Find how many lines hold the word "context". Give only the number.
* Begin Dataset rows *
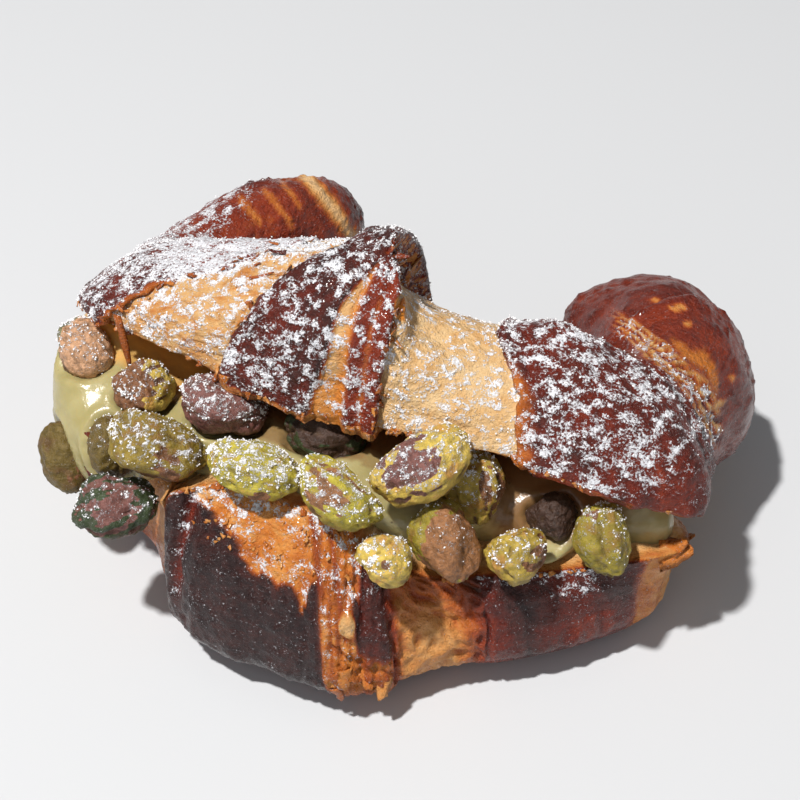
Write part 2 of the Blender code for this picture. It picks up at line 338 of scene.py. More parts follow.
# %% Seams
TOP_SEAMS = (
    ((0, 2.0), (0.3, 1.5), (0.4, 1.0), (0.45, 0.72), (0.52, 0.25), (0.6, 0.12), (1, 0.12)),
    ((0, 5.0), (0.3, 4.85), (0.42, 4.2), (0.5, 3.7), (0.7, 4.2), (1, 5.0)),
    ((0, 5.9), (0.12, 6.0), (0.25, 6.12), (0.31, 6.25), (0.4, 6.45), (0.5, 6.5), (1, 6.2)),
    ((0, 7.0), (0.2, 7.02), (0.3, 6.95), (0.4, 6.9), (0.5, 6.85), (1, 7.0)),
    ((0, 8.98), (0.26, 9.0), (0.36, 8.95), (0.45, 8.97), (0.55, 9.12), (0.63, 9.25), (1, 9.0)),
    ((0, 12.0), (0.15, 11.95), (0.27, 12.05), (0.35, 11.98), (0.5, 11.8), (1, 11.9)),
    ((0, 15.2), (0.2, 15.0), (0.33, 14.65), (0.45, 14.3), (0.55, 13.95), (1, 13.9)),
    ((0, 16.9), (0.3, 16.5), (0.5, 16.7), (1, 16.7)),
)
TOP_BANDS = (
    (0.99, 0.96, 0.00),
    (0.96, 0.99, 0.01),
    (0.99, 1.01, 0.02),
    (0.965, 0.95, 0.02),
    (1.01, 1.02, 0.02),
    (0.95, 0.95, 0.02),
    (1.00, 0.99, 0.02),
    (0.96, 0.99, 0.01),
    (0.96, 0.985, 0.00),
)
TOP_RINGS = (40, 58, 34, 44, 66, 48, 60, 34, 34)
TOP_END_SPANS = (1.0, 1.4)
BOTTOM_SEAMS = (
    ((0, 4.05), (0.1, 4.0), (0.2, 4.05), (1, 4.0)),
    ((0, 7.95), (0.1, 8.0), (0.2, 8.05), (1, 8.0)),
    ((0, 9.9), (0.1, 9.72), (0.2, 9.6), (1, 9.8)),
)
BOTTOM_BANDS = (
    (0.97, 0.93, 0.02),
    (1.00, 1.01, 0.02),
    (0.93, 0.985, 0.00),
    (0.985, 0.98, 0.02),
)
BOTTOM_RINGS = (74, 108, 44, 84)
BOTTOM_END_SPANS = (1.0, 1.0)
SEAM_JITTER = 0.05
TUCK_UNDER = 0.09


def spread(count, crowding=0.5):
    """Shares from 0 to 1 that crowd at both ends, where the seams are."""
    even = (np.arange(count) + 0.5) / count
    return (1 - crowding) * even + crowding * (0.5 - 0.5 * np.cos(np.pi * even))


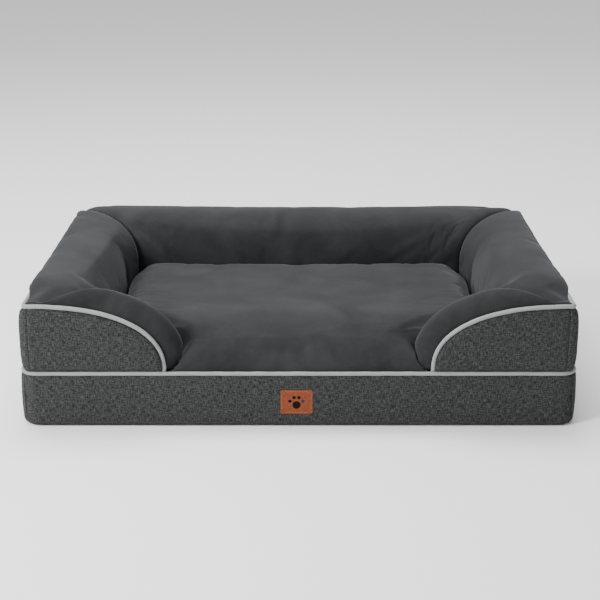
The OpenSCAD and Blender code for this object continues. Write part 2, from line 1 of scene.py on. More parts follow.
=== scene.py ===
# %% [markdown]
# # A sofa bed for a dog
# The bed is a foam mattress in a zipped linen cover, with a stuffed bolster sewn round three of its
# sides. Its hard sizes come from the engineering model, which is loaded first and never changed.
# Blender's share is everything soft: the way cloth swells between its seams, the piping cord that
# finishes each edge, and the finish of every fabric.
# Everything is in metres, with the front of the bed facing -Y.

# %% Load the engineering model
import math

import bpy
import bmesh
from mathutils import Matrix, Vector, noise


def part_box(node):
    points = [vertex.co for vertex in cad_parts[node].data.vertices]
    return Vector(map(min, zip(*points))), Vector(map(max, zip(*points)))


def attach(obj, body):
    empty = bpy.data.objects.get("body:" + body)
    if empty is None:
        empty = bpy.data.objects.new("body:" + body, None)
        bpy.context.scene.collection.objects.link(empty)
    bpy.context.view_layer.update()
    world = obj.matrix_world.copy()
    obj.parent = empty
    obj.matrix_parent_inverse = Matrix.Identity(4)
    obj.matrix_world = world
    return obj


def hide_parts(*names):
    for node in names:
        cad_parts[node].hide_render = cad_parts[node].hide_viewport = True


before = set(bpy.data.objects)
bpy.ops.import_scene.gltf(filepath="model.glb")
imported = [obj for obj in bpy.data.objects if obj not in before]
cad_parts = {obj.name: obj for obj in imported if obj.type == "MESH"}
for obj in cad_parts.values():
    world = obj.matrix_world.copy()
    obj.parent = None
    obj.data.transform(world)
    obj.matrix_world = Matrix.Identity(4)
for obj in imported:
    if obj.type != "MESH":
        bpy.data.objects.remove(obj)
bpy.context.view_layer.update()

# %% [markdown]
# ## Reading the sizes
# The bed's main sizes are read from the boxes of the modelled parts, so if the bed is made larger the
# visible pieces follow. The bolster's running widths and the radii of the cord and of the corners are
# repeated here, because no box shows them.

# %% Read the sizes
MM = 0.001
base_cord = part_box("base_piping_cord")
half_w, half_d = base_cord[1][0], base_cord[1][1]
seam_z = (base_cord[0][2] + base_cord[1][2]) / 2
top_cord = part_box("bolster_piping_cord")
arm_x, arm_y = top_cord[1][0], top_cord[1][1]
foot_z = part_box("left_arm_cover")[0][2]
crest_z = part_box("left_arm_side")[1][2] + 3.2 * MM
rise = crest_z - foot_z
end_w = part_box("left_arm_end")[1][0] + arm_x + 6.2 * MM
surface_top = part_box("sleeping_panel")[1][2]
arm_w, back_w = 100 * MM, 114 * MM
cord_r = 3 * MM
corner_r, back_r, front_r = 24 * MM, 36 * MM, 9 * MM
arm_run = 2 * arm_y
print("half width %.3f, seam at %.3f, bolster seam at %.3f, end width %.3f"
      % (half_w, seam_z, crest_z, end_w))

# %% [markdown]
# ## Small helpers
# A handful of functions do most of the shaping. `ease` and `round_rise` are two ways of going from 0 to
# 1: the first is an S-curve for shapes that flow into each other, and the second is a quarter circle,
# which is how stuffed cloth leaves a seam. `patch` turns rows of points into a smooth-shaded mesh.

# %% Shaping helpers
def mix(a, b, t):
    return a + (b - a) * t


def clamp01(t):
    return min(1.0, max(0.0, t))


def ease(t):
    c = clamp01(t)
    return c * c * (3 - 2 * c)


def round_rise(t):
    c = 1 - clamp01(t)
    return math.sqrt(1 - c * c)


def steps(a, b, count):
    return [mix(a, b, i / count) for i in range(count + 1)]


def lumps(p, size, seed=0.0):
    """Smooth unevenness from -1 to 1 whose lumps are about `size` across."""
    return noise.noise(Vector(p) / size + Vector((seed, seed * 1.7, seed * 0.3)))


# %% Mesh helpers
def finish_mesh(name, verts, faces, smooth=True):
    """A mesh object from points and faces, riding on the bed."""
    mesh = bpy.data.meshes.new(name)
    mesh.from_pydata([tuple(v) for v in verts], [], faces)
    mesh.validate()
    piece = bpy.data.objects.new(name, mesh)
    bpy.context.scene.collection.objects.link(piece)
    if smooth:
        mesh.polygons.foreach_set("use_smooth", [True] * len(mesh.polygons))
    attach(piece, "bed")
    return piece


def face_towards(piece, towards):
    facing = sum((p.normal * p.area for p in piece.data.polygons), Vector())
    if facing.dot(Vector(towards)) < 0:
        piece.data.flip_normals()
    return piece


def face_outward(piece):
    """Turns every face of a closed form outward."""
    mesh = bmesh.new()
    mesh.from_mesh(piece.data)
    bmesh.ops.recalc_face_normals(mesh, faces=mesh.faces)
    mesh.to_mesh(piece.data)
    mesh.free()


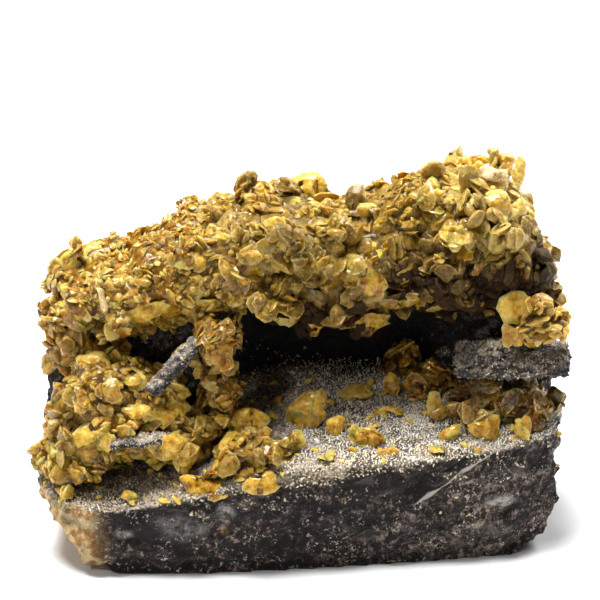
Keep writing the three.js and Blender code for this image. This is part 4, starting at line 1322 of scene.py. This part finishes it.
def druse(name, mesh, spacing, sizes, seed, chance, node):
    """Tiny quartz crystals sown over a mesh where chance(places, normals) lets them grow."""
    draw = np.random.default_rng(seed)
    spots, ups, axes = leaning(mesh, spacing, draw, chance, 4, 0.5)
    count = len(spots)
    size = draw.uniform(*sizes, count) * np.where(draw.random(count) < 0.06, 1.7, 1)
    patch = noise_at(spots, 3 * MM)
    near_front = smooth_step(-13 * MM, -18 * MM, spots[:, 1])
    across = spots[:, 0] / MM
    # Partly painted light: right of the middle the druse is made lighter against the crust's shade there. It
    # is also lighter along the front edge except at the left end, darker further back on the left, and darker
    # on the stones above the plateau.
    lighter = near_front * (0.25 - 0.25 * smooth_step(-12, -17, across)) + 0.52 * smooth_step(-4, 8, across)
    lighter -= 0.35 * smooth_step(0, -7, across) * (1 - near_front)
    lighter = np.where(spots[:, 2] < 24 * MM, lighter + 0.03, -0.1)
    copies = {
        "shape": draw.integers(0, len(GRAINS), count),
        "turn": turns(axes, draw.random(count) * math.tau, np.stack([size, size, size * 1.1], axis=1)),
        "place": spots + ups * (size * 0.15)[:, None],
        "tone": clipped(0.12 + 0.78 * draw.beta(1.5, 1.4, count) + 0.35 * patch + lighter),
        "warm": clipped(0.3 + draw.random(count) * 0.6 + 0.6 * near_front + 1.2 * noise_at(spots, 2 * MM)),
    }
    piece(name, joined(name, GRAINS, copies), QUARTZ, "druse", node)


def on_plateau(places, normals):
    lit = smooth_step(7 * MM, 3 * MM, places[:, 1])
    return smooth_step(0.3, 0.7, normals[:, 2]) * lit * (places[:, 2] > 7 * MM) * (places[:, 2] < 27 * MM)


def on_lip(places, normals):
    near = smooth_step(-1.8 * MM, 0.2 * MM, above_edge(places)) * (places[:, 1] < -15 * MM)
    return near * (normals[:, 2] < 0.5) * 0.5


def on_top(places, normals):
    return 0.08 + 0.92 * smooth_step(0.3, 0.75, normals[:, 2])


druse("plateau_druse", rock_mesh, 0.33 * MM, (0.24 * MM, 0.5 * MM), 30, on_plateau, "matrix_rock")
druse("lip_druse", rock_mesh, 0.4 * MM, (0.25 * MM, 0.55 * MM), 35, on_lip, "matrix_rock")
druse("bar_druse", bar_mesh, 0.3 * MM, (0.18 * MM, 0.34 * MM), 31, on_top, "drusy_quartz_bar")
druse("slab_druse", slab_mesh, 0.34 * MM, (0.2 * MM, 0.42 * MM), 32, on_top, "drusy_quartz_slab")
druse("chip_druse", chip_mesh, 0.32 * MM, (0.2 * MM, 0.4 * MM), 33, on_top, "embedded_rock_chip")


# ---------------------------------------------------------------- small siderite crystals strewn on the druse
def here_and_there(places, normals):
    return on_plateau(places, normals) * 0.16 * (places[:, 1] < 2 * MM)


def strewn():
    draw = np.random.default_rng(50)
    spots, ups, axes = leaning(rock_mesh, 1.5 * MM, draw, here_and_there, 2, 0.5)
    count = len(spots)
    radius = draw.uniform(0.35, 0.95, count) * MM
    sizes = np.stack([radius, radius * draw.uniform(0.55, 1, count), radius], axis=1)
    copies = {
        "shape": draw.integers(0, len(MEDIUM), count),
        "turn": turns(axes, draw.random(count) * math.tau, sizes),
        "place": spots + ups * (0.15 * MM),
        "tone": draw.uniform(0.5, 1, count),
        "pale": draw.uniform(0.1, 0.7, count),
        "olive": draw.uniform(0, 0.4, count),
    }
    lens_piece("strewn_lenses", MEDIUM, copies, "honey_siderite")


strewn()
* End Dataset rows *
Written response: 4